ZFS give incorrect error messages, pretends total data loss and urges user to reformat disks, when actually there is no data problem. #17272

kernschmelze · 2025-04-24T22:26:16Z

kernschmelze
Apr 24, 2025

System A: Debian 12.9, zfs-2.1.11-1+deb12u1 zfs-kmod-2.1.11-1+deb12u1
System B: Ubuntu 24.04.02 Server LTS zfs-2.2.2-0ubuntu9.2 zfs-kmod-2.2.2-0ubuntu9.1

I am attempting to get some data transported physically from a computer to another.
On system A, the data was packed onto a transport pool on the 4TB drive via a lengthy local zfs send/receive, and exported afterwards, before the drive was moved to system B.

I expected to just import the pool on system B and access the data.
But, when I put that drive into system B, I got an error message a la "Oops! Your precious data now is irretrievably lost forever! Your only remaining option is to format the drive!".

When I researched I found out that this is a longstanding issue whose PR was apparently closed without resolving action:

So when I correct the symbolic links so that they actually represent what zdb -l displays in the "path:" section, I get another "joke" message. This time that one: The device listed as FAULTED with ‘corrupted data’ cannot be opened due to a corrupt label. ZFS will be unable to use the pool, and all data within the pool is irrevocably lost.

This message again is IMHO can not be correct.
Because, putting back the drive in system A, importing it again, inspecting and scrubbing did not reveal anything unusual!

Such behaviours I never observed on FreeBSD.
Totally misleading and incorrect error messages!
Even urging the user to actually irrevocably delete their data!
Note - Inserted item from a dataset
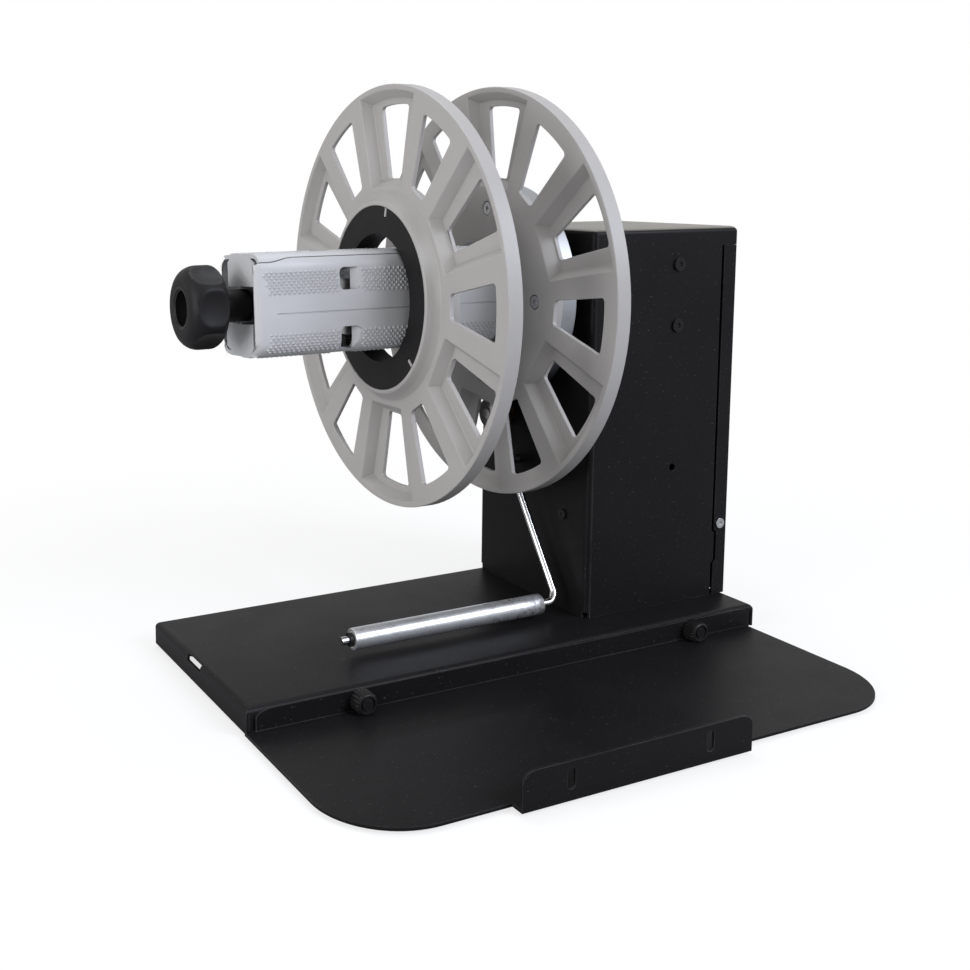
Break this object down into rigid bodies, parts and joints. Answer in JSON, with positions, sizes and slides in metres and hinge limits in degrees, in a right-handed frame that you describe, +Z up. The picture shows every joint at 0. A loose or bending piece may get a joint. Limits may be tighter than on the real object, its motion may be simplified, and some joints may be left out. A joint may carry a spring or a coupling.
{
  "type": "label rewinder",
  "caption": "Desktop rewinder: a motor tower on a folded base turns an expanding core holder between two spoked flanges, with a dancer arm and roller guiding the web.",
  "frame": {"origin": "centre of the bounding box's bottom face, on the floor", "axes": "+X along the spindle towards the tower, +Y away from the operator, +Z up"},
  "size_m": [0.3124, 0.3038, 0.2922],
  "materials": {
    "sheet_black": "satin black powder coat, finely textured",
    "moulded_grey": "warm light grey moulded plastic",
    "jaw_grey": "cool light grey moulded plastic, knurled in bands",
    "knob_black": "soft black plastic",
    "steel": "brushed steel",
    "rod_steel": "bright plated steel rod",
    "roller_steel": "ground steel tube, lightly stained",
    "black_screw": "blackened steel",
    "rubber": "black rubber",
    "alloy": "turned aluminium",
    "bronze": "sintered bronze",
    "board": "green lacquered laminate",
    "component": "moulded black component plastic",
    "bush_white": "natural nylon",
    "panel_black": "glossy black plastic"
  },
  "bodies": {
    "machine": {"base_tray": "sheet_black", "tall_feet": "rubber", "front_plate": "sheet_black", "plate_pads": "rubber", "clinch_nuts": "steel", "tower_shell": "sheet_black", "rear_cover": "sheet_black", "cover_screws": "steel", "bracket_screws": "black_screw", "board_screws": "black_screw", "foot_screws": "steel", "housing_screws": "black_screw", "bearing_housing": "alloy", "bearing_outer": "steel", "motor_bracket": "steel", "gearbox": "steel", "motor_can": "steel", "gearbox_screws": "black_screw", "control_board": "board", "board_parts": "component", "arm_sensor": "component", "arm_bush": "bronze", "arm_stop": "steel", "switch_body": "panel_black", "power_inlet": "panel_black", "dial_sensor": "component"},
    "spindle": {"spindle_shaft": "steel", "bearing_inner": "steel", "shaft_coupler": "alloy", "hub_disc": "alloy", "rear_flange": "moulded_grey", "flange_screws": "steel", "jaw_carrier": "alloy", "carrier_screws": "black_screw", "lead_bushes": "bronze"},
    "hand_knob": {"knob": "knob_black", "lead_screw": "steel"},
    "wedges": {"wedge_sleeves": "steel", "draw_nuts": "bronze", "draw_pins": "steel"},
    "near_jaw": {"jaw_near": "jaw_grey"},
    "top_jaw": {"jaw_top": "jaw_grey"},
    "far_jaw": {"jaw_far": "jaw_grey"},
    "bottom_jaw": {"jaw_bottom": "jaw_grey"},
    "loose_flange": {"front_flange": "moulded_grey", "adapter_ring": "knob_black"},
    "arm": {"dancer_arm": "rod_steel", "arm_shaft": "steel", "roller_clip": "black_screw"},
    "roller": {"roller_tube": "roller_steel", "roller_bushes": "bush_white"},
    "left_thumb_screw": {"thumb_screw_left": "black_screw"},
    "right_thumb_screw": {"thumb_screw_right": "black_screw"},
    "switch_rocker": {"rocker": "panel_black"},
    "dial": {"tension_dial": "knob_black"}
  },
  "joints": [
    {"name": "spindle_spin", "type": "hinge", "parent": "machine", "child": "spindle", "pos_m": [0.02838, 0.0419, 0.1822], "axis": [1, 0, 0], "continuous": true},
    {"name": "knob_turn", "type": "hinge", "parent": "spindle", "child": "hand_knob", "pos_m": [-0.13162, 0.0419, 0.1822], "axis": [-1, 0, 0], "range_deg": [0, 180]},
    {"name": "wedge_slide", "type": "slide", "parent": "spindle", "child": "wedges", "axis": [-1, 0, 0], "range_m": [0, 0.0025]},
    {"name": "near_jaw_slide", "type": "slide", "parent": "spindle", "child": "near_jaw", "axis": [0, -0.9976, 0.0698], "range_m": [0, 0.0005]},
    {"name": "top_jaw_slide", "type": "slide", "parent": "spindle", "child": "top_jaw", "axis": [0, 0.0698, 0.9976], "range_m": [0, 0.0005]},
    {"name": "far_jaw_slide", "type": "slide", "parent": "spindle", "child": "far_jaw", "axis": [0, 0.9976, -0.0698], "range_m": [0, 0.0005]},
    {"name": "bottom_jaw_slide", "type": "slide", "parent": "spindle", "child": "bottom_jaw", "axis": [0, -0.0698, -0.9976], "range_m": [0, 0.0005]},
    {"name": "front_flange_slide", "type": "slide", "parent": "spindle", "child": "loose_flange", "axis": [1, 0, 0], "range_m": [-0.06, 0.048]},
    {"name": "arm_swing", "type": "hinge", "parent": "machine", "child": "arm", "pos_m": [0.03907, 0.0521, 0.1122], "axis": [-1, 0, 0], "range_deg": [0, 50]},
    {"name": "roller_spin", "type": "hinge", "parent": "arm", "child": "roller", "pos_m": [-0.02813, -0.0086, 0.0212], "axis": [1, 0, 0], "continuous": true},
    {"name": "left_thumb_turn", "type": "hinge", "parent": "machine", "child": "left_thumb_screw", "pos_m": [-0.09942, -0.0461, 0.0081], "axis": [0, 1, 0], "continuous": true},
    {"name": "right_thumb_turn", "type": "hinge", "parent": "machine", "child": "right_thumb_screw", "pos_m": [0.09857, -0.0461, 0.0081], "axis": [0, 1, 0], "continuous": true},
    {"name": "rocker_tilt", "type": "hinge", "parent": "machine", "child": "switch_rocker", "pos_m": [0.14308, 0.0069, 0.0595], "axis": [0, 1, 0], "range_deg": [-8, 8]},
    {"name": "dial_turn", "type": "hinge", "parent": "machine", "child": "dial", "pos_m": [0.14838, 0.02815, 0.1055], "axis": [1, 0, 0], "range_deg": [-140, 140]}
  ],
  "couplings": [
    {"joint": "knob_turn", "follows": "wedge_slide", "rad_per_m": 1256.5},
    {"joint": "near_jaw_slide", "follows": "wedge_slide", "ratio": 0.19998},
    {"joint": "top_jaw_slide", "follows": "wedge_slide", "ratio": 0.19998},
    {"joint": "far_jaw_slide", "follows": "wedge_slide", "ratio": 0.19998},
    {"joint": "bottom_jaw_slide", "follows": "wedge_slide", "ratio": 0.19998}
  ]
}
Right now I am doing the zfs send/receive action again, this time on a pool created using -d, and using a manually-created link as path, instead of the links in /dev/disk, just for finding out whether this behaviour could be caused by a gazillion of features active, or some issue with /dev/... paths. But, again, on FreeBSD I didn't have such an issue in years. IMHO such behavior should not happen on Linux either.

Any idea why on Linux ZFS gives such user-shocking grotesquely wrong messages suggesting total data loss, and even suggestis the user to format the drives, causing actual data loss, when in fact there are no data errors? I just don't get it...

Again, the only thing that was different in system B was the path position.
But, isn't it supposed to do so? At least when the disks are imported on a different system?

Refusing to import the pool at its new hardware path and pretend total data loss just because of this minor (if at all) label inconsistency is IMHO not an OK behavior... what do you think? what did I miss or get wrong?

IvanVolosyuk · 2025-04-25T03:03:50Z

IvanVolosyuk
Apr 25, 2025

Can you include zpool status [yourpool] on original system and zpool import output in target system?
Did you try to import zpool import -d /dev/sdXXNN yourpool ?
zdb -l /dev/sdXXNN can shed more light as well.

0 replies

kernschmelze · 2025-04-25T06:25:20Z

kernschmelze
Apr 25, 2025
Author

zpool status on the original system was completely normal, just indicating that on the recent scrub there weren't found/corrected any issue.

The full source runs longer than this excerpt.